### Directions for this task
Reproduce the complete listing without any deviation.

• • •

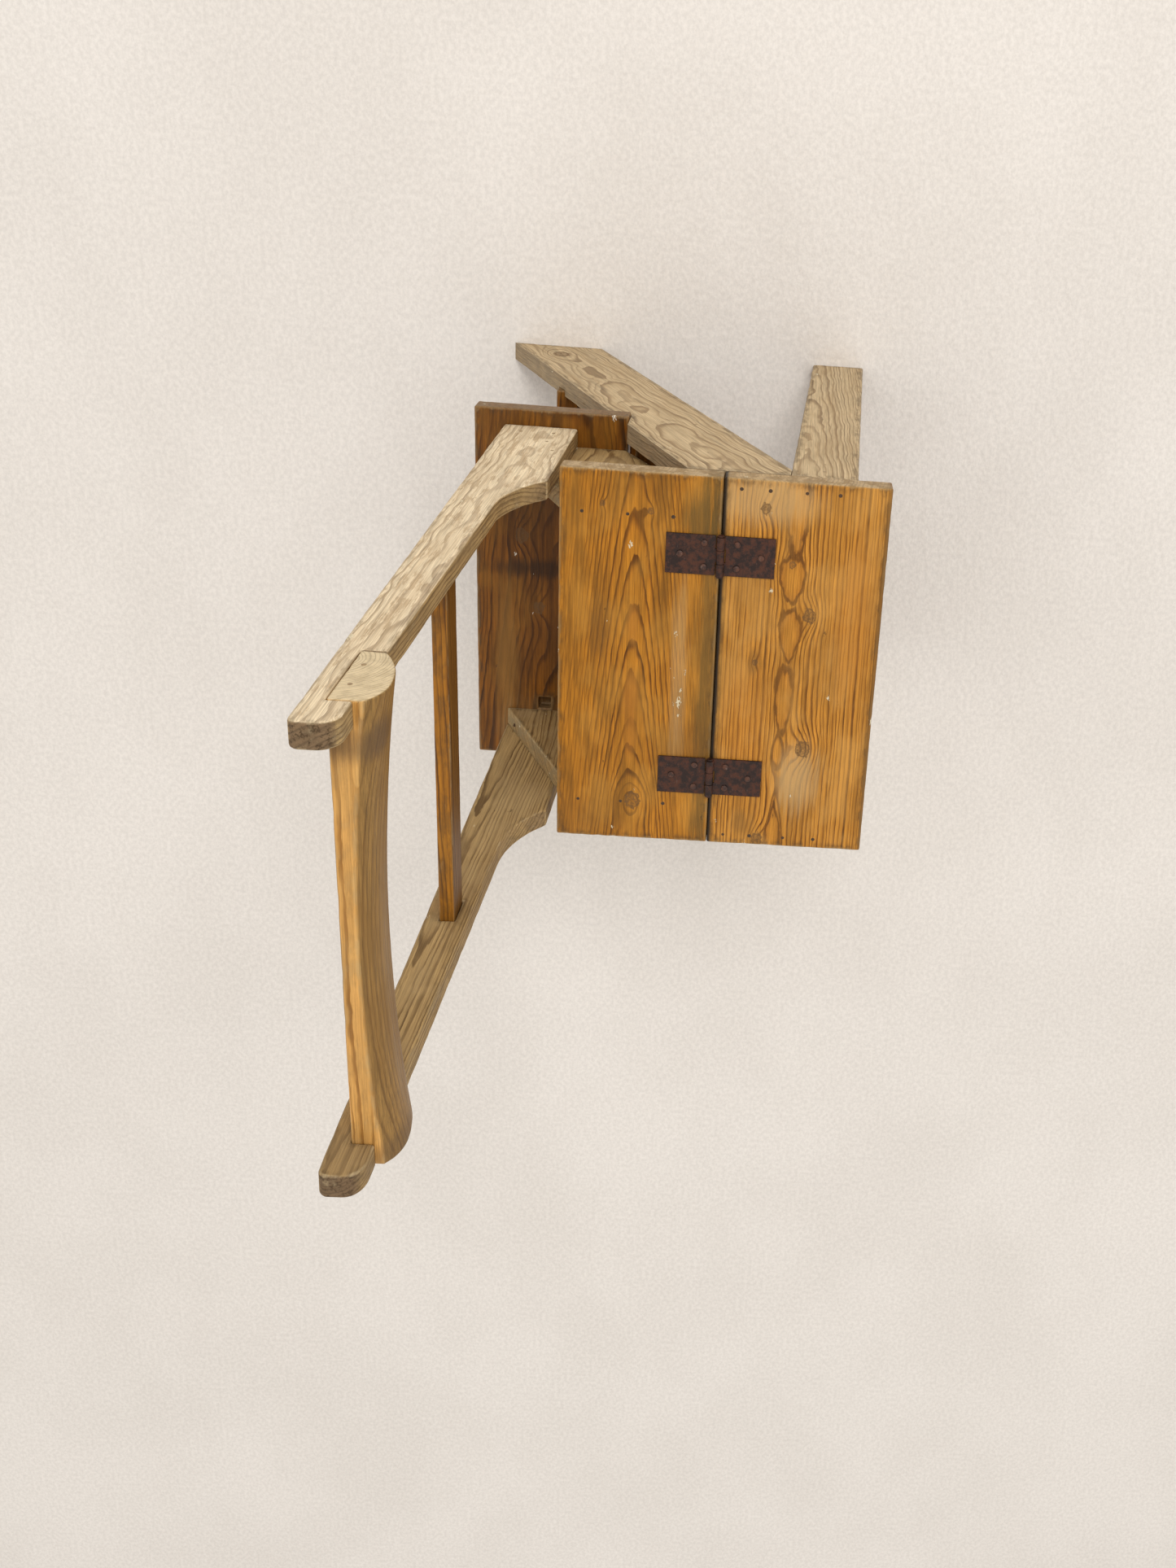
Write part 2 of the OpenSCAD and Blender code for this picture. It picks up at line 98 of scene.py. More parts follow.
class Graph:
    """Places shader nodes in one tree and joins their sockets."""

    def __init__(self, tree: bpy.types.NodeTree) -> None:
        """Keeps the tree that the nodes go into.

        Args:
            tree: A material's or a group's node tree.
        """
        self.tree = tree

    def add(self, kind: str, **settings: object) -> bpy.types.Node:
        """Adds one node.

        Args:
            kind: The node's type name, without its ShaderNode prefix.
            settings: Properties to set on the node.

        Returns:
            The new node.
        """
        node = self.tree.nodes.new("ShaderNode" + kind)
        for name, value in settings.items():
            setattr(node, name, value)
        return node

    def feed(self, socket: bpy.types.NodeSocket, value: object) -> None:
        """Joins an input to another node's output, or sets its own value.

        Args:
            socket: The input to feed.
            value: An output socket, a number, a vector or a colour.
        """
        if isinstance(value, bpy.types.NodeSocket):
            self.tree.links.new(value, socket)
        elif socket.type == "RGBA":
            socket.default_value = (*value, 1.0)
        else:
            socket.default_value = value

    def maths(self, operation: str, *values: object, clamp: bool = False) -> bpy.types.NodeSocket:
        """Returns the output of a Math node fed with values."""
        node = self.add("Math", operation=operation, use_clamp=clamp)
        for socket, value in zip(node.inputs, values):
            self.feed(socket, value)
        return node.outputs[0]

    def vector(self, operation: str, *values: object, out: str = "Vector") -> bpy.types.NodeSocket:
        """Returns one output of a Vector Math node fed with values."""
        node = self.add("VectorMath", operation=operation)
        for socket, value in zip(node.inputs, values):
            self.feed(socket, value)
        return node.outputs[out]

    def spread(self, value: object, low: float, high: float, first: float = 0.0,
               last: float = 1.0) -> bpy.types.NodeSocket:
        """Maps low..high smoothly onto first..last, and holds it outside.

        Args:
            value: The number to map.
            low: The value that gives first.
            high: The value that gives last.
            first: The result at low.
            last: The result at high.

        Returns:
            The mapped number.
        """
        node = self.add("MapRange", interpolation_type="SMOOTHSTEP")
        for name, number in zip(("Value", "From Min", "From Max", "To Min", "To Max"), (value, low, high, first, last)):
            self.feed(node.inputs[name], number)
        return node.outputs[0]

    def mix(self, share: object, first: object, second: object, blend: str = "MIX") -> bpy.types.NodeSocket:
        """Returns the colour between first and second, by share, in the given blend mode."""
        node = self.add("Mix", data_type="RGBA", blend_type=blend)
        self.feed(node.inputs[0], share)
        self.feed(node.inputs[6], first)
        self.feed(node.inputs[7], second)
        return node.outputs[2]

    def grey(self, value: bpy.types.NodeSocket) -> bpy.types.NodeSocket:
        """Returns a number as a grey colour."""
        node = self.add("CombineColor")
        for socket in node.inputs:
            self.feed(socket, value)
        return node.outputs[0]

    def total(self, first: object, *others: object) -> bpy.types.NodeSocket:
        """Returns the sum of some numbers."""
        result = first
        for other in others:
            result = self.maths("ADD", result, other)
        return result

    def scaled(self, vector: object, factor: object) -> bpy.types.NodeSocket:
        """Returns a vector times a number."""
        node = self.add("VectorMath", operation="SCALE")
        self.feed(node.inputs["Vector"], vector)
        self.feed(node.inputs["Scale"], factor)
        return node.outputs["Vector"]

    def joined(self, *parts: object) -> bpy.types.NodeSocket:
        """Returns a vector of three numbers."""
        node = self.add("CombineXYZ")
        for socket, part in zip(node.inputs, parts):
            self.feed(socket, part)
        return node.outputs[0]

    def split(self, vector: bpy.types.NodeSocket) -> list[bpy.types.NodeSocket]:
        """Returns the three parts of a vector."""
        node = self.add("SeparateXYZ")
        self.feed(node.inputs[0], vector)
        return list(node.outputs)

    def noise(self, vector: bpy.types.NodeSocket, stretch: Triple, detail: float = 2.0,
              roughness: float = 0.5) -> bpy.types.NodeSocket:
        """Returns noise whose features measure about stretch, in millimetres.

        Args:
            vector: The place, in millimetres.
            stretch: The features' size along each direction.
            detail: How many finer layers are added.
            roughness: How strong the finer layers are.

        Returns:
            A number about 0.5, from 0 to 1.
        """
        scaled = self.vector("MULTIPLY", vector, tuple(1.0 / s for s in stretch))
        node = self.add("TexNoise")
        self.feed(node.inputs["Vector"], scaled)
        self.feed(node.inputs["Scale"], 1.0)
        self.feed(node.inputs["Detail"], detail)
        self.feed(node.inputs["Roughness"], roughness)
        return node.outputs[0]

    def place(self, group: bpy.types.NodeTree, **inputs: object) -> bpy.types.bpy_prop_collection:
        """Places a node group and feeds its named inputs.

        Args:
            group: The shader node group.
            inputs: Values by socket name, with underscores for spaces.

        Returns:
            The group node's outputs.
        """
        node = self.add("Group", node_tree=group)
        for name, value in inputs.items():
            self.feed(node.inputs[name.replace("_", " ")], value)
        return node.outputs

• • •

### Response to the exercise
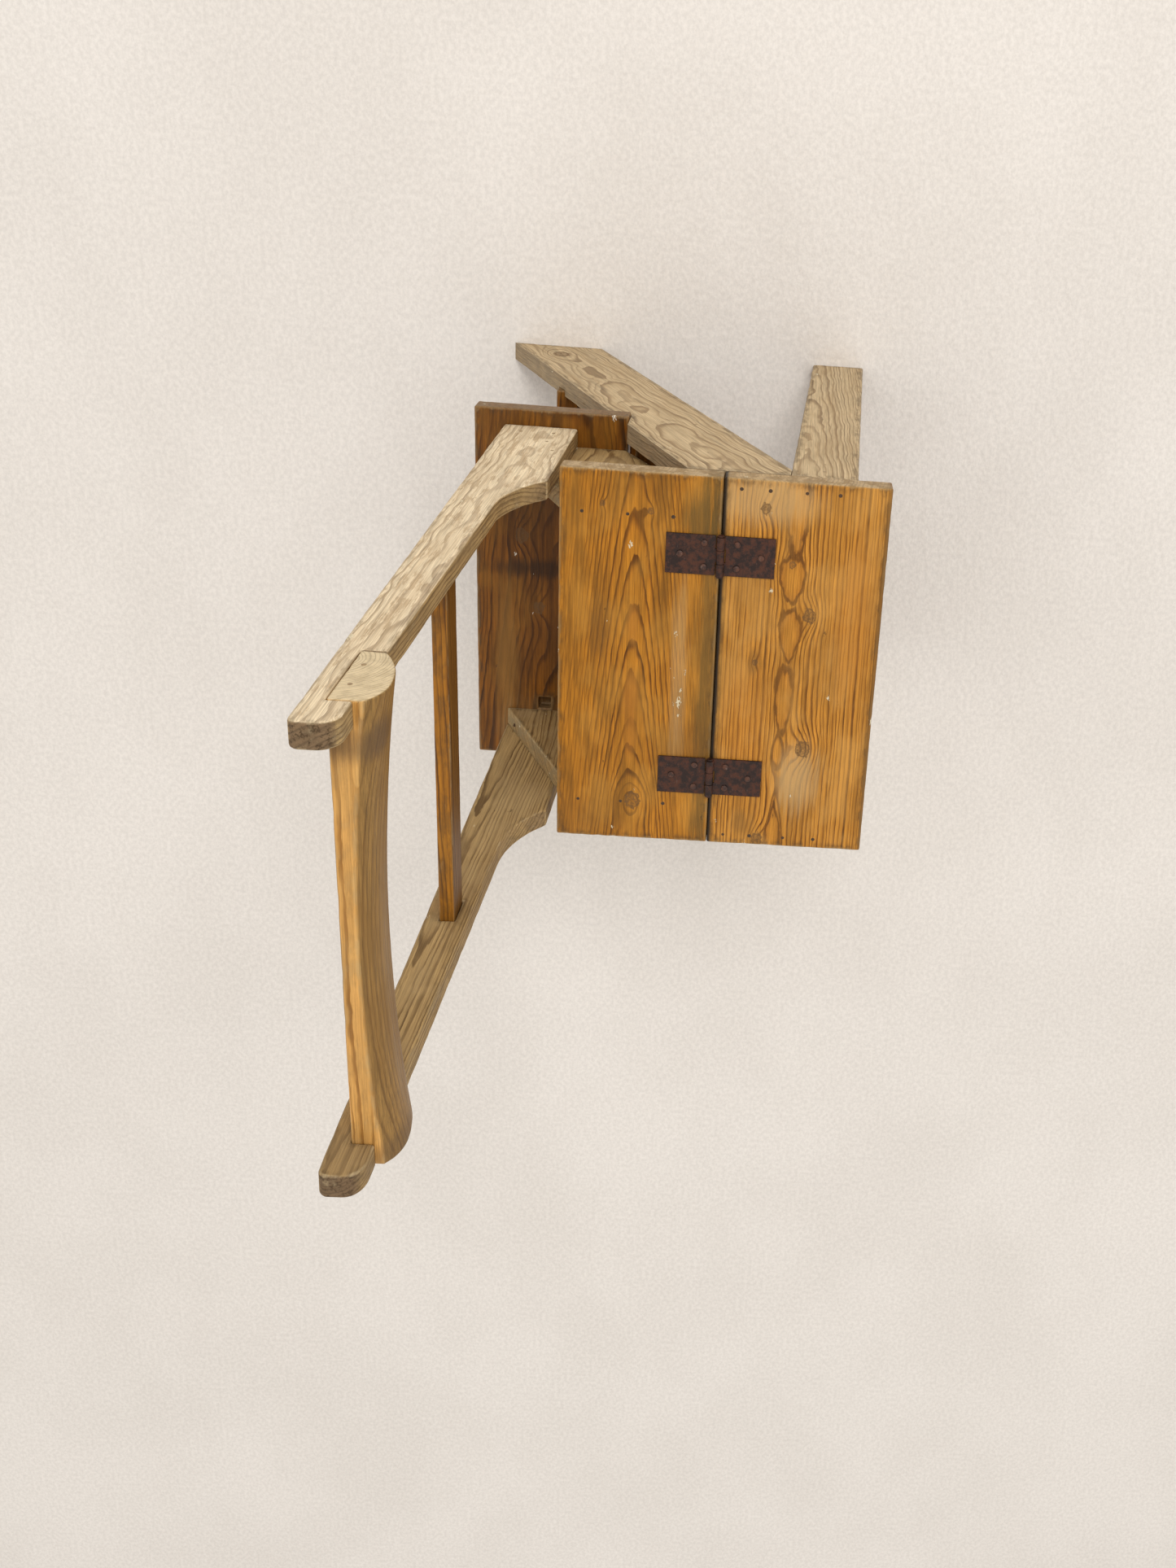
Write part 2 of the OpenSCAD and Blender code for this picture. It picks up at line 98 of scene.py. More parts follow.
class Graph:
    """Places shader nodes in one tree and joins their sockets."""

    def __init__(self, tree: bpy.types.NodeTree) -> None:
        """Keeps the tree that the nodes go into.

        Args:
            tree: A material's or a group's node tree.
        """
        self.tree = tree

    def add(self, kind: str, **settings: object) -> bpy.types.Node:
        """Adds one node.

        Args:
            kind: The node's type name, without its ShaderNode prefix.
            settings: Properties to set on the node.

        Returns:
            The new node.
        """
        node = self.tree.nodes.new("ShaderNode" + kind)
        for name, value in settings.items():
            setattr(node, name, value)
        return node

    def feed(self, socket: bpy.types.NodeSocket, value: object) -> None:
        """Joins an input to another node's output, or sets its own value.

        Args:
            socket: The input to feed.
            value: An output socket, a number, a vector or a colour.
        """
        if isinstance(value, bpy.types.NodeSocket):
            self.tree.links.new(value, socket)
        elif socket.type == "RGBA":
            socket.default_value = (*value, 1.0)
        else:
            socket.default_value = value

    def maths(self, operation: str, *values: object, clamp: bool = False) -> bpy.types.NodeSocket:
        """Returns the output of a Math node fed with values."""
        node = self.add("Math", operation=operation, use_clamp=clamp)
        for socket, value in zip(node.inputs, values):
            self.feed(socket, value)
        return node.outputs[0]

    def vector(self, operation: str, *values: object, out: str = "Vector") -> bpy.types.NodeSocket:
        """Returns one output of a Vector Math node fed with values."""
        node = self.add("VectorMath", operation=operation)
        for socket, value in zip(node.inputs, values):
            self.feed(socket, value)
        return node.outputs[out]

    def spread(self, value: object, low: float, high: float, first: float = 0.0,
               last: float = 1.0) -> bpy.types.NodeSocket:
        """Maps low..high smoothly onto first..last, and holds it outside.

        Args:
            value: The number to map.
            low: The value that gives first.
            high: The value that gives last.
            first: The result at low.
            last: The result at high.

        Returns:
            The mapped number.
        """
        node = self.add("MapRange", interpolation_type="SMOOTHSTEP")
        for name, number in zip(("Value", "From Min", "From Max", "To Min", "To Max"), (value, low, high, first, last)):
            self.feed(node.inputs[name], number)
        return node.outputs[0]

    def mix(self, share: object, first: object, second: object, blend: str = "MIX") -> bpy.types.NodeSocket:
        """Returns the colour between first and second, by share, in the given blend mode."""
        node = self.add("Mix", data_type="RGBA", blend_type=blend)
        self.feed(node.inputs[0], share)
        self.feed(node.inputs[6], first)
        self.feed(node.inputs[7], second)
        return node.outputs[2]

    def grey(self, value: bpy.types.NodeSocket) -> bpy.types.NodeSocket:
        """Returns a number as a grey colour."""
        node = self.add("CombineColor")
        for socket in node.inputs:
            self.feed(socket, value)
        return node.outputs[0]

    def total(self, first: object, *others: object) -> bpy.types.NodeSocket:
        """Returns the sum of some numbers."""
        result = first
        for other in others:
            result = self.maths("ADD", result, other)
        return result

    def scaled(self, vector: object, factor: object) -> bpy.types.NodeSocket:
        """Returns a vector times a number."""
        node = self.add("VectorMath", operation="SCALE")
        self.feed(node.inputs["Vector"], vector)
        self.feed(node.inputs["Scale"], factor)
        return node.outputs["Vector"]

    def joined(self, *parts: object) -> bpy.types.NodeSocket:
        """Returns a vector of three numbers."""
        node = self.add("CombineXYZ")
        for socket, part in zip(node.inputs, parts):
            self.feed(socket, part)
        return node.outputs[0]

    def split(self, vector: bpy.types.NodeSocket) -> list[bpy.types.NodeSocket]:
        """Returns the three parts of a vector."""
        node = self.add("SeparateXYZ")
        self.feed(node.inputs[0], vector)
        return list(node.outputs)

    def noise(self, vector: bpy.types.NodeSocket, stretch: Triple, detail: float = 2.0,
              roughness: float = 0.5) -> bpy.types.NodeSocket:
        """Returns noise whose features measure about stretch, in millimetres.

        Args:
            vector: The place, in millimetres.
            stretch: The features' size along each direction.
            detail: How many finer layers are added.
            roughness: How strong the finer layers are.

        Returns:
            A number about 0.5, from 0 to 1.
        """
        scaled = self.vector("MULTIPLY", vector, tuple(1.0 / s for s in stretch))
        node = self.add("TexNoise")
        self.feed(node.inputs["Vector"], scaled)
        self.feed(node.inputs["Scale"], 1.0)
        self.feed(node.inputs["Detail"], detail)
        self.feed(node.inputs["Roughness"], roughness)
        return node.outputs[0]

    def place(self, group: bpy.types.NodeTree, **inputs: object) -> bpy.types.bpy_prop_collection:
        """Places a node group and feeds its named inputs.

        Args:
            group: The shader node group.
            inputs: Values by socket name, with underscores for spaces.

        Returns:
            The group node's outputs.
        """
        node = self.add("Group", node_tree=group)
        for name, value in inputs.items():
            self.feed(node.inputs[name.replace("_", " ")], value)
        return node.outputs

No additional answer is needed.